IUMI suggested that the trend towards higher value cargoes and increasing accumulation of values in ports is likely to continue and this will impact further on loss ratios. It is also impacting on premiums, which are increasingly reflecting stock exposure rather than transit exposure. Increases and changes in trade patterns as well as the general economic and political environment is causing additional uncertainty in this sector.

Looking at the hull sector, it achieved a premium income of US$7 billion, a 10% reduction on the previous year. Although exchange rates may have been partly attributable for the decline, this has much less impact than in the cargo sector due to the global nature of the hull portfolio, IUMI suggested in the release. While the world fleet continues to grow, it also continues to age. A certain reduction in vessel values will follow with the aging of these vessels, but the two-digit drop in values from 2015, and particularly for bulk and supply/offshore vessels, must be seen in the context of the challenging market environment, the association said. Hull premiums have deteriorated in line with falling average vessel values, and there is now a mismatch between fleet growth and income levels.

Related: Global marine underwriting premiums continue to fall: International Union of Marine Insurance

Claims frequency continues its stable/downward trend and total losses are also continuing a positive trajectory, albeit with a recent fluctuation of around 0.1%. However, falling vessel values increase the probability of constructive total losses, as these incur when the cost of repair exceeds a certain percentage of the vessel’s value. In addition, the inflow of high-value vessels into the global fleet increases single-risk exposure and thus the possibility of even more costly single casualties. The occurrence (or not) of major losses in single years increasingly drives the volatility of hull results, but current income levels do not cater for the occurrence of such events.

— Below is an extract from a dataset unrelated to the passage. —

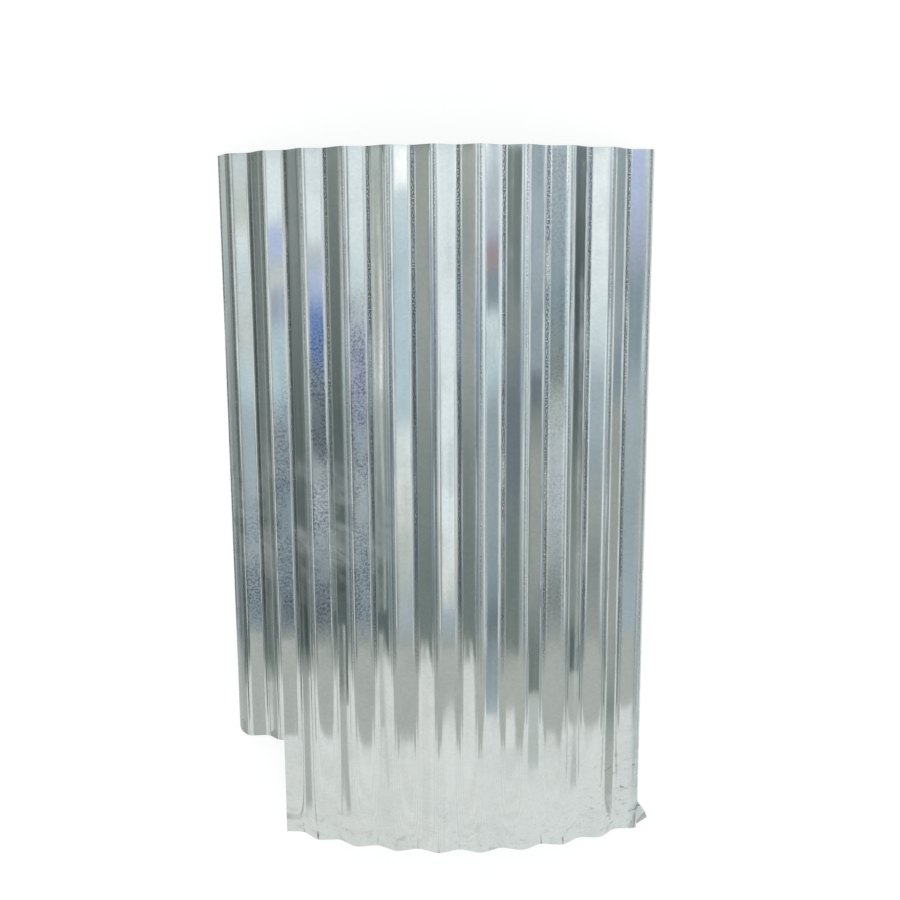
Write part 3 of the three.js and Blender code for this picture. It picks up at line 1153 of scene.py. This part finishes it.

In the offshore energy sector, premium income dropped by 21% to US$3.6 billion – this is on top of the 20% drop in the previous year. As the majority of business in this sector is transacted in U.S. dollars, poor exchange rates cannot be blamed for the drop in performance. The continuing depressed oil price – now hovering at around $50 a barrel – is the key reason for the downturn in activity and the postponement and cancellation of offshore projects, the release said.

With peak exposures remaining at broadly the same level, volatility in this sector has increased significantly. More positively, lack of activity in combination with moderate weather impact has resulted in historically low levels of attrition, reflected by moderate loss ratios in recent years. This is, however, expected to reverse with the reactivation and start-up of new projects coupled with a general lack of seasoned market experience.

Severe weather has had little impact on the offshore energy sector from 2009, but the effects of Hurricanes Harvey and Irma have the potential to reverse those good fortunes and impact underwriting years 2016 and 2017 severely, IUMI said.

“Global premium income continues to fall and this puts pressure on our sector,” said Donald Harrell, chairman of IUMI’s Facts & Figures Committee. “Although, fortunately, we are seeing only moderate major losses currently, that situation can reverse at any time. Hurricanes Harvey and Irma are examples of this and their true impact is yet to be seen. Exposure to risk will only increase as vessels grow larger and values accumulate in port. A drop in premium income makes it challenging for underwriters to continue to cover their obligations, particularly in relation to major losses.”

He added that although the global economy appears to be improving, significant concerns or situations could lead to a stall and that will directly impact marine insurance. “Global trade might be affected by Brexit as well as the current threat of a more competitive U.S. trading policy created by punitive import taxes and lighter regulation on manufacturing. These changes to global trade flows and trade agreements will affect our sector as they evolve,” he said.

Similarly, the tough shipping market is continuing to adversely affect premium income, despite the relentless growth in global seaborne trade. A sluggish oil price and the rise in shale gas availability have also dogged the offshore sector. “And, of course, natural catastrophes continue to pose a very real risk,” Harrell said. “Continuing uncertainty is the only certainty for marine underwriters for the remainder of this year and beyond.”

IUMI’s total worldwide premium coverage is now close to 95%, the association reported. It includes data from all relevant marine insurance markets, including Asia, Latin America and Africa. Care should be taken when making comparisons with earlier figures as coverage in those years was not as extensive, IUMI noted, adding that, similarly, “global” loss ratios for hull, energy and cargo do not encompass all regions and are not necessarily true reflections of the global marine market of US$27.5 billion. However, a substantial improvement was achieved this year, as IUMI could, for the first time, show accounting year loss ratios originating from major Asian and Latin American markets, in addition to the underwriting year loss ratios, reported from major European marine insurance markets and the U.S.